The program is called the Time Of Use Program but goes by different names depending on your location. By pledging to use less electricity during peak usage times in your state, the electrical company will allow you to pay lower rates for your energy consumption. This sounds easy, but reducing energy consumption during peak hours takes a bit of planning.

In our area, I have found peak times to run from early afternoon to dinner time. That means we need to find ways to use little to no energy for a large portion of the hottest time of day. Below are some of the steps we already take and plan to continue:

  1. Do wash in the morning and hang dry everything but sheets and towels.
  2. Turn off lights and appliances we aren’t using. Unplugging and turning off at the source is something we need to work on!
  3. Use florescent bulbs throughout the house.
  4. Turn up the refrigerator. The temperature is set slightly higher than other refrigerators, but I would never notice had I not done it.

In addition to these energy saving measures, we will also be testing some of these measures:

  1. Turn up the air conditioning in the afternoon. Our house is cooled with a swamp cooler, which uses less energy than a standard air conditioner. It works by fanning cool air from cold water throughout the house. Although this unit only runs a fan, we still plan to turn up the air temperature during peak times. Additionally, given that we are in a safe place in the dessert, we’ll be able to open the windows at night to let in the cold dessert night air.
  2. Turn the oven on once a day. For the most part, I already do this, but I don’t make a very conscious effort to do so. I will be making more of an effort to meet all my daily baking needs by only turning the oven on once a day.
  3. We will try consuming the most water in the morning or late evening.
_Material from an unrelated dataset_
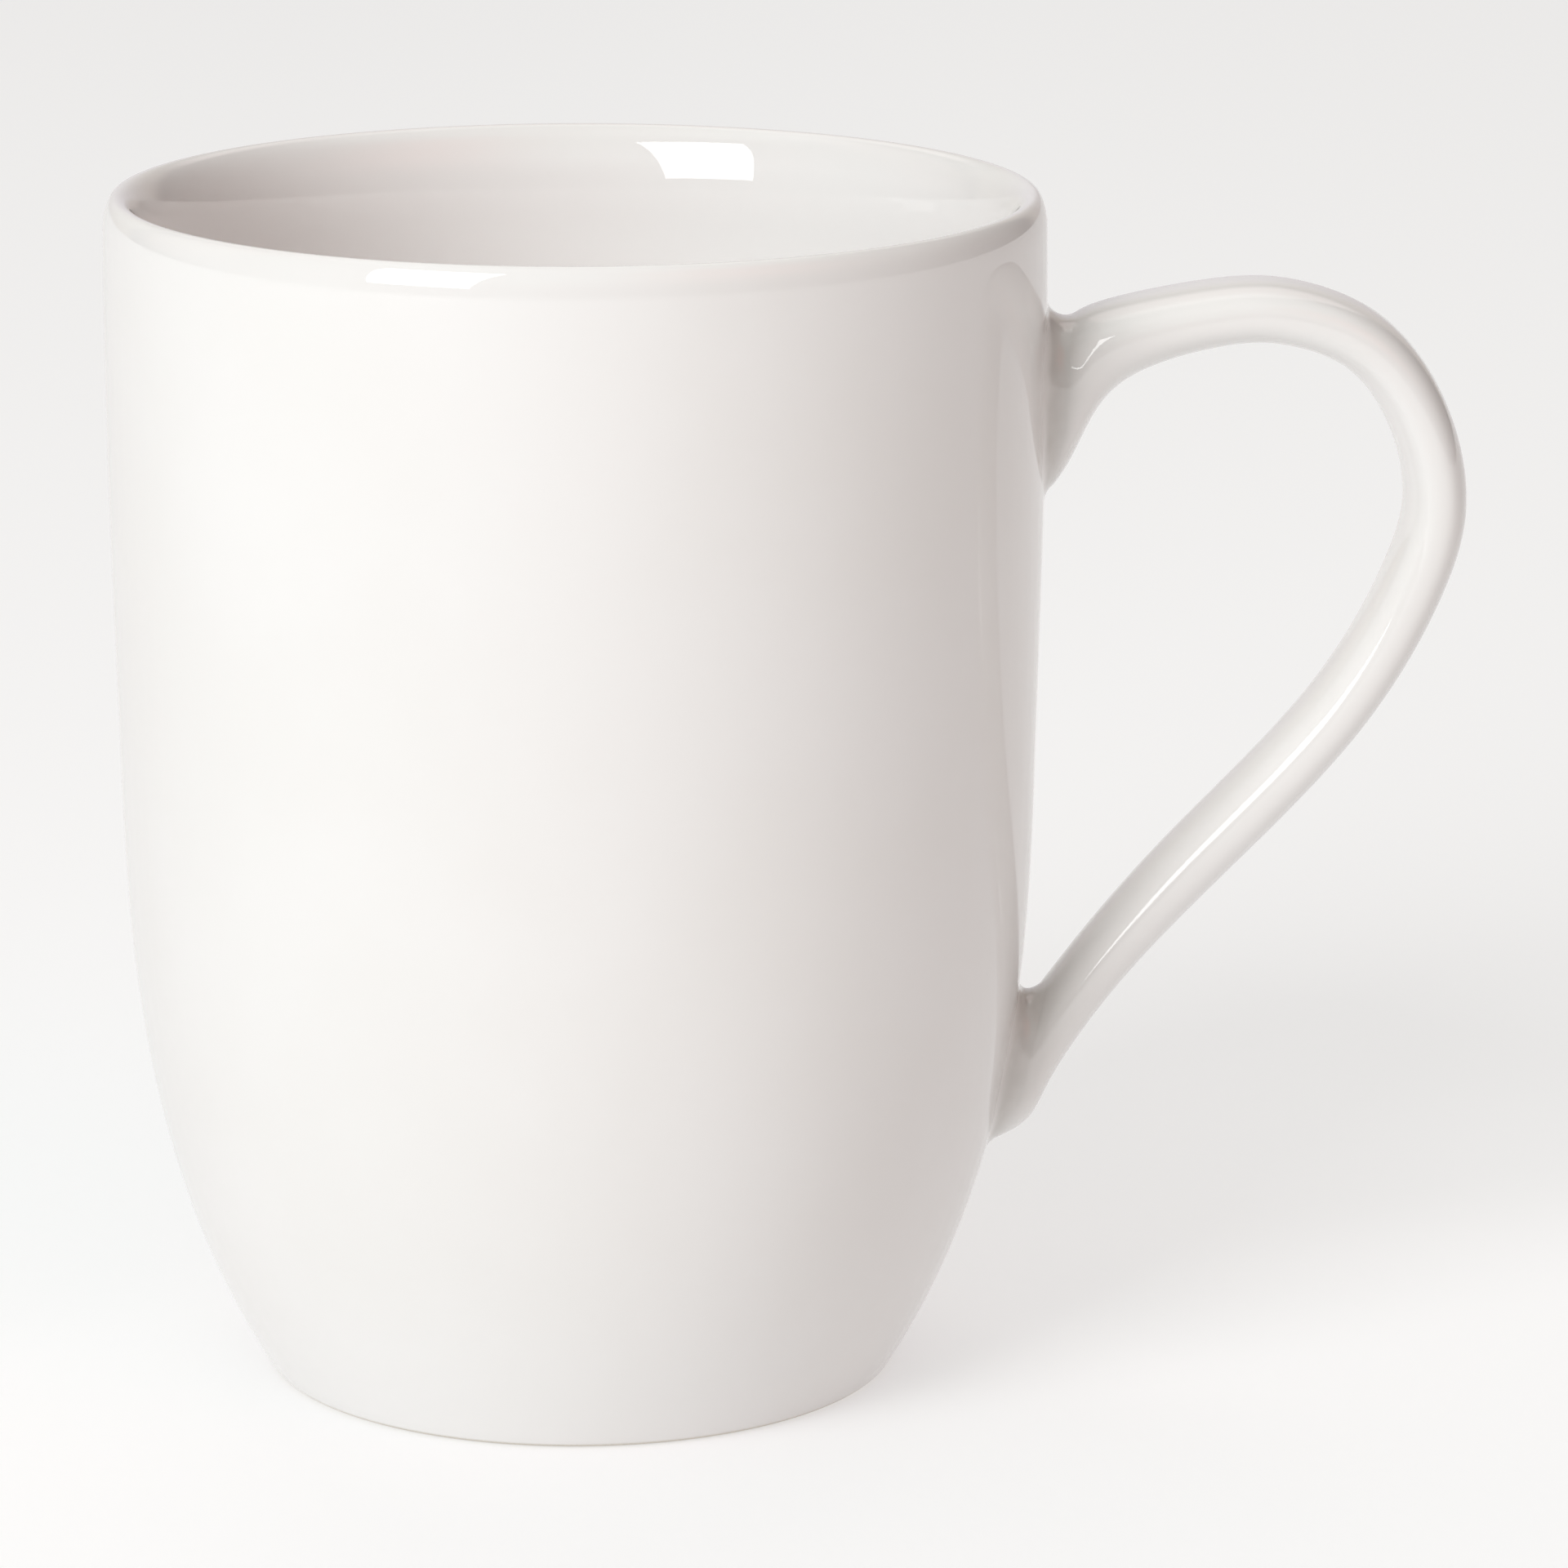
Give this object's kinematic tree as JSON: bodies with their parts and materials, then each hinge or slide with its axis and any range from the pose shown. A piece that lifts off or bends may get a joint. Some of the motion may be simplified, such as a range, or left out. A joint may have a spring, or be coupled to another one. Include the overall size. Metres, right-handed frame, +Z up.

This is because our water is pulled up from the well with an electrical well pump. By doing this, we hope the pump will have to work less throughout the afternoon to keep a stable water pressure.
  4. Electronics will be charged in the morning.
  5. My husband has agreed to reserve computer time for morning and late night sessions.

And lastly, we have our unknown, yet to figure out hurdle. We have and maintain a 50 gallon tank that houses two adorable turtles. We know this consumes a great deal of energy but are unwilling to get rid of or reduce its size (in fact, there may be a wish of upgrading some day). To help with this problem, we are looking into more efficient lighting, heating, and filtration set ups.

So these are some of the steps we are going through to prepare for the program, but how do you get started?

To participate in these programs you must apply, be accepted, and allow frequent access to your meter. We have completed the easy application process and are awaiting approval. In the meantime, we are putting these electricity saving measures into practice immediately.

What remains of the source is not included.